--- REQUIREMENTS ---
Your task is to extract every line from the material below exactly.
----
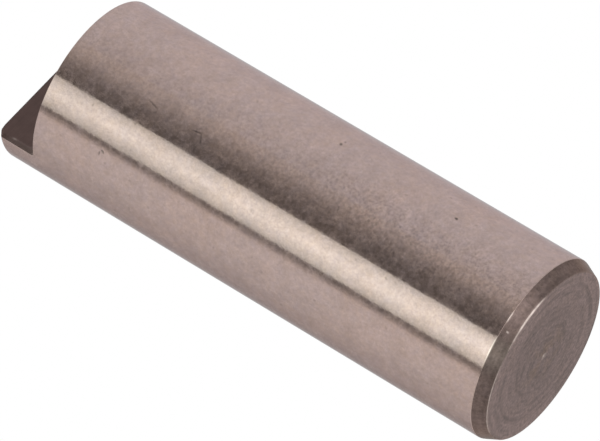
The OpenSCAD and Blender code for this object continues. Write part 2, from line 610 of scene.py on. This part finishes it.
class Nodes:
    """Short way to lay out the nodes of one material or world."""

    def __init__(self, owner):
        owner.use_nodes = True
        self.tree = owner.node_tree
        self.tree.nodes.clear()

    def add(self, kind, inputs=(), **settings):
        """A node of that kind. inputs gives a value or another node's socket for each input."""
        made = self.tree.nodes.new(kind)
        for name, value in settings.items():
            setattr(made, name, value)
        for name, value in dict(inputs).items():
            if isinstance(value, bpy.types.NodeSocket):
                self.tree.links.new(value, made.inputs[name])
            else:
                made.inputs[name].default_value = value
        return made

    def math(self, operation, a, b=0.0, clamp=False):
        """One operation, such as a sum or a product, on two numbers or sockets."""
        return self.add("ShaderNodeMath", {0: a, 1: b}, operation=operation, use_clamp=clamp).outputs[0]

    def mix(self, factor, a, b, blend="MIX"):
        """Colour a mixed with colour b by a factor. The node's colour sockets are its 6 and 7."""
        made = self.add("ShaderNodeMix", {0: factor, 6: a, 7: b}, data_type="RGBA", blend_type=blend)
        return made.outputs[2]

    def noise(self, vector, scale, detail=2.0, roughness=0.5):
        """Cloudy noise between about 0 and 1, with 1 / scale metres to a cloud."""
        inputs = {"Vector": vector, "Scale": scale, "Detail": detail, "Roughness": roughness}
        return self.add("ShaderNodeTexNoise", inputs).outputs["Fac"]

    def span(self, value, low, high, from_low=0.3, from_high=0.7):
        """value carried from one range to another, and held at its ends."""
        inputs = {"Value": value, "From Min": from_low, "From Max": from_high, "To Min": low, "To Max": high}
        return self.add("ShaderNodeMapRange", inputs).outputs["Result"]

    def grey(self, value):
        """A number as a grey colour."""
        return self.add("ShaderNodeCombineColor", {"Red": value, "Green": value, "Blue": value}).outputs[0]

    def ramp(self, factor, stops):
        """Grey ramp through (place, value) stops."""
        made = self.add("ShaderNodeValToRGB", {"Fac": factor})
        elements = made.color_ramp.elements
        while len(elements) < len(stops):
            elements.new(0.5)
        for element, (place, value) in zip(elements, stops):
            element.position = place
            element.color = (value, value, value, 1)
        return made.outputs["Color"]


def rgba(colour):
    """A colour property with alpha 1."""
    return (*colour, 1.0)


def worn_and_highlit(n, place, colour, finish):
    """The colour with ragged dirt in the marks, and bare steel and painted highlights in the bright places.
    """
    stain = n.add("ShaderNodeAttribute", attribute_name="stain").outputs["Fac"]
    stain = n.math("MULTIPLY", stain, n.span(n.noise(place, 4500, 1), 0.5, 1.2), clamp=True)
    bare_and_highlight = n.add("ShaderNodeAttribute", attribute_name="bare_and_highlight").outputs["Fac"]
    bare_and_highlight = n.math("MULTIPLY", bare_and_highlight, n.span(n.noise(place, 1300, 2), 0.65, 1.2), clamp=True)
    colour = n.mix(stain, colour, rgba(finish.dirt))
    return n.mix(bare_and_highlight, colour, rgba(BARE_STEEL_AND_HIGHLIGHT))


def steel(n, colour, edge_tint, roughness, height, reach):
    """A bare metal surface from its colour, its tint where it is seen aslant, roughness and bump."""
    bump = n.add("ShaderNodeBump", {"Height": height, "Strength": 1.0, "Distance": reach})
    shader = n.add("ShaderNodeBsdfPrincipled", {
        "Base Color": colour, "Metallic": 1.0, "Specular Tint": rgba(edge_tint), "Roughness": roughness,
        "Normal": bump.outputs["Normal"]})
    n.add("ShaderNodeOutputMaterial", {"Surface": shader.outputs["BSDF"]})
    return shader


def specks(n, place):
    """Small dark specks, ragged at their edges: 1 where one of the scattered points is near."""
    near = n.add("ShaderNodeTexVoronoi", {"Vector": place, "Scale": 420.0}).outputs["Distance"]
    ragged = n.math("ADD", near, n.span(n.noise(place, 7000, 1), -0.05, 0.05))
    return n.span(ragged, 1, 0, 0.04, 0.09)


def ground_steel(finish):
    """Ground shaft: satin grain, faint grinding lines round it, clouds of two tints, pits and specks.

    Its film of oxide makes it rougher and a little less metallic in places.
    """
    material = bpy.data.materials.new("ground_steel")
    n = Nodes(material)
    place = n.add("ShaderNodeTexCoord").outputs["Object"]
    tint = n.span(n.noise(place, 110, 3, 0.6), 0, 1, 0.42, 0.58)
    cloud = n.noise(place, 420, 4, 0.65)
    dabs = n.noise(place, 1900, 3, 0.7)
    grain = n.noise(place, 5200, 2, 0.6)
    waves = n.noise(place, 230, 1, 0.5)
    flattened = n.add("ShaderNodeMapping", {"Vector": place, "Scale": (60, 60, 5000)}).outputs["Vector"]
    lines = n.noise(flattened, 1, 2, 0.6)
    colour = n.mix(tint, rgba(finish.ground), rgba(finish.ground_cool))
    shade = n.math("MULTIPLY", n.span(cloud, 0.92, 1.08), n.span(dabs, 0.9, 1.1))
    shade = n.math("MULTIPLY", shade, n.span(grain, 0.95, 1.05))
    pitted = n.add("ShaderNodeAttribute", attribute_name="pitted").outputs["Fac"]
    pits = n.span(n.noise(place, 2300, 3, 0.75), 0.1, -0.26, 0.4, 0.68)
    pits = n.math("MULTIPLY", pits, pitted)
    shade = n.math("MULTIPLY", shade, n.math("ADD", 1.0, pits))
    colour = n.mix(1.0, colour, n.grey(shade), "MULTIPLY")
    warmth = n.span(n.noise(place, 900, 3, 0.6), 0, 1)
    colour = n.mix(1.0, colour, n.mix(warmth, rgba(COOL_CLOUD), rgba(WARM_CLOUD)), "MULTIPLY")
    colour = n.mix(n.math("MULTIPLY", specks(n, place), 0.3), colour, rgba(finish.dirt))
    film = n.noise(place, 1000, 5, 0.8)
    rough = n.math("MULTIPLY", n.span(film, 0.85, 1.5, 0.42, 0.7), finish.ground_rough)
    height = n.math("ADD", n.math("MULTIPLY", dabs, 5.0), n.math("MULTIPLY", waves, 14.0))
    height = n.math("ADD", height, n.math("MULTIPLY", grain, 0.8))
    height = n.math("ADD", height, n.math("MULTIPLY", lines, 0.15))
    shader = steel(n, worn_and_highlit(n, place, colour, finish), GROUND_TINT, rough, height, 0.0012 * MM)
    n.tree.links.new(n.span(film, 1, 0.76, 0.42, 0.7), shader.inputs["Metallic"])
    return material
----
--- WRITTEN REPLY ---
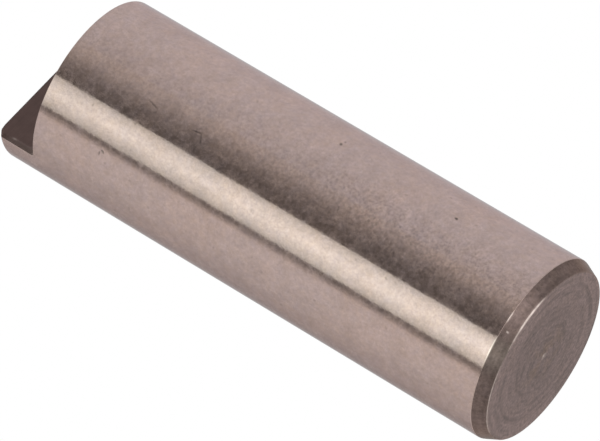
The OpenSCAD and Blender code for this object continues. Write part 2, from line 610 of scene.py on. This part finishes it.
class Nodes:
    """Short way to lay out the nodes of one material or world."""

    def __init__(self, owner):
        owner.use_nodes = True
        self.tree = owner.node_tree
        self.tree.nodes.clear()

    def add(self, kind, inputs=(), **settings):
        """A node of that kind. inputs gives a value or another node's socket for each input."""
        made = self.tree.nodes.new(kind)
        for name, value in settings.items():
            setattr(made, name, value)
        for name, value in dict(inputs).items():
            if isinstance(value, bpy.types.NodeSocket):
                self.tree.links.new(value, made.inputs[name])
            else:
                made.inputs[name].default_value = value
        return made

    def math(self, operation, a, b=0.0, clamp=False):
        """One operation, such as a sum or a product, on two numbers or sockets."""
        return self.add("ShaderNodeMath", {0: a, 1: b}, operation=operation, use_clamp=clamp).outputs[0]

    def mix(self, factor, a, b, blend="MIX"):
        """Colour a mixed with colour b by a factor. The node's colour sockets are its 6 and 7."""
        made = self.add("ShaderNodeMix", {0: factor, 6: a, 7: b}, data_type="RGBA", blend_type=blend)
        return made.outputs[2]

    def noise(self, vector, scale, detail=2.0, roughness=0.5):
        """Cloudy noise between about 0 and 1, with 1 / scale metres to a cloud."""
        inputs = {"Vector": vector, "Scale": scale, "Detail": detail, "Roughness": roughness}
        return self.add("ShaderNodeTexNoise", inputs).outputs["Fac"]

    def span(self, value, low, high, from_low=0.3, from_high=0.7):
        """value carried from one range to another, and held at its ends."""
        inputs = {"Value": value, "From Min": from_low, "From Max": from_high, "To Min": low, "To Max": high}
        return self.add("ShaderNodeMapRange", inputs).outputs["Result"]

    def grey(self, value):
        """A number as a grey colour."""
        return self.add("ShaderNodeCombineColor", {"Red": value, "Green": value, "Blue": value}).outputs[0]

    def ramp(self, factor, stops):
        """Grey ramp through (place, value) stops."""
        made = self.add("ShaderNodeValToRGB", {"Fac": factor})
        elements = made.color_ramp.elements
        while len(elements) < len(stops):
            elements.new(0.5)
        for element, (place, value) in zip(elements, stops):
            element.position = place
            element.color = (value, value, value, 1)
        return made.outputs["Color"]


def rgba(colour):
    """A colour property with alpha 1."""
    return (*colour, 1.0)


def worn_and_highlit(n, place, colour, finish):
    """The colour with ragged dirt in the marks, and bare steel and painted highlights in the bright places.
    """
    stain = n.add("ShaderNodeAttribute", attribute_name="stain").outputs["Fac"]
    stain = n.math("MULTIPLY", stain, n.span(n.noise(place, 4500, 1), 0.5, 1.2), clamp=True)
    bare_and_highlight = n.add("ShaderNodeAttribute", attribute_name="bare_and_highlight").outputs["Fac"]
    bare_and_highlight = n.math("MULTIPLY", bare_and_highlight, n.span(n.noise(place, 1300, 2), 0.65, 1.2), clamp=True)
    colour = n.mix(stain, colour, rgba(finish.dirt))
    return n.mix(bare_and_highlight, colour, rgba(BARE_STEEL_AND_HIGHLIGHT))


def steel(n, colour, edge_tint, roughness, height, reach):
    """A bare metal surface from its colour, its tint where it is seen aslant, roughness and bump."""
    bump = n.add("ShaderNodeBump", {"Height": height, "Strength": 1.0, "Distance": reach})
    shader = n.add("ShaderNodeBsdfPrincipled", {
        "Base Color": colour, "Metallic": 1.0, "Specular Tint": rgba(edge_tint), "Roughness": roughness,
        "Normal": bump.outputs["Normal"]})
    n.add("ShaderNodeOutputMaterial", {"Surface": shader.outputs["BSDF"]})
    return shader


def specks(n, place):
    """Small dark specks, ragged at their edges: 1 where one of the scattered points is near."""
    near = n.add("ShaderNodeTexVoronoi", {"Vector": place, "Scale": 420.0}).outputs["Distance"]
    ragged = n.math("ADD", near, n.span(n.noise(place, 7000, 1), -0.05, 0.05))
    return n.span(ragged, 1, 0, 0.04, 0.09)


def ground_steel(finish):
    """Ground shaft: satin grain, faint grinding lines round it, clouds of two tints, pits and specks.

    Its film of oxide makes it rougher and a little less metallic in places.
    """
    material = bpy.data.materials.new("ground_steel")
    n = Nodes(material)
    place = n.add("ShaderNodeTexCoord").outputs["Object"]
    tint = n.span(n.noise(place, 110, 3, 0.6), 0, 1, 0.42, 0.58)
    cloud = n.noise(place, 420, 4, 0.65)
    dabs = n.noise(place, 1900, 3, 0.7)
    grain = n.noise(place, 5200, 2, 0.6)
    waves = n.noise(place, 230, 1, 0.5)
    flattened = n.add("ShaderNodeMapping", {"Vector": place, "Scale": (60, 60, 5000)}).outputs["Vector"]
    lines = n.noise(flattened, 1, 2, 0.6)
    colour = n.mix(tint, rgba(finish.ground), rgba(finish.ground_cool))
    shade = n.math("MULTIPLY", n.span(cloud, 0.92, 1.08), n.span(dabs, 0.9, 1.1))
    shade = n.math("MULTIPLY", shade, n.span(grain, 0.95, 1.05))
    pitted = n.add("ShaderNodeAttribute", attribute_name="pitted").outputs["Fac"]
    pits = n.span(n.noise(place, 2300, 3, 0.75), 0.1, -0.26, 0.4, 0.68)
    pits = n.math("MULTIPLY", pits, pitted)
    shade = n.math("MULTIPLY", shade, n.math("ADD", 1.0, pits))
    colour = n.mix(1.0, colour, n.grey(shade), "MULTIPLY")
    warmth = n.span(n.noise(place, 900, 3, 0.6), 0, 1)
    colour = n.mix(1.0, colour, n.mix(warmth, rgba(COOL_CLOUD), rgba(WARM_CLOUD)), "MULTIPLY")
    colour = n.mix(n.math("MULTIPLY", specks(n, place), 0.3), colour, rgba(finish.dirt))
    film = n.noise(place, 1000, 5, 0.8)
    rough = n.math("MULTIPLY", n.span(film, 0.85, 1.5, 0.42, 0.7), finish.ground_rough)
    height = n.math("ADD", n.math("MULTIPLY", dabs, 5.0), n.math("MULTIPLY", waves, 14.0))
    height = n.math("ADD", height, n.math("MULTIPLY", grain, 0.8))
    height = n.math("ADD", height, n.math("MULTIPLY", lines, 0.15))
    shader = steel(n, worn_and_highlit(n, place, colour, finish), GROUND_TINT, rough, height, 0.0012 * MM)
    n.tree.links.new(n.span(film, 1, 0.76, 0.42, 0.7), shader.inputs["Metallic"])
    return material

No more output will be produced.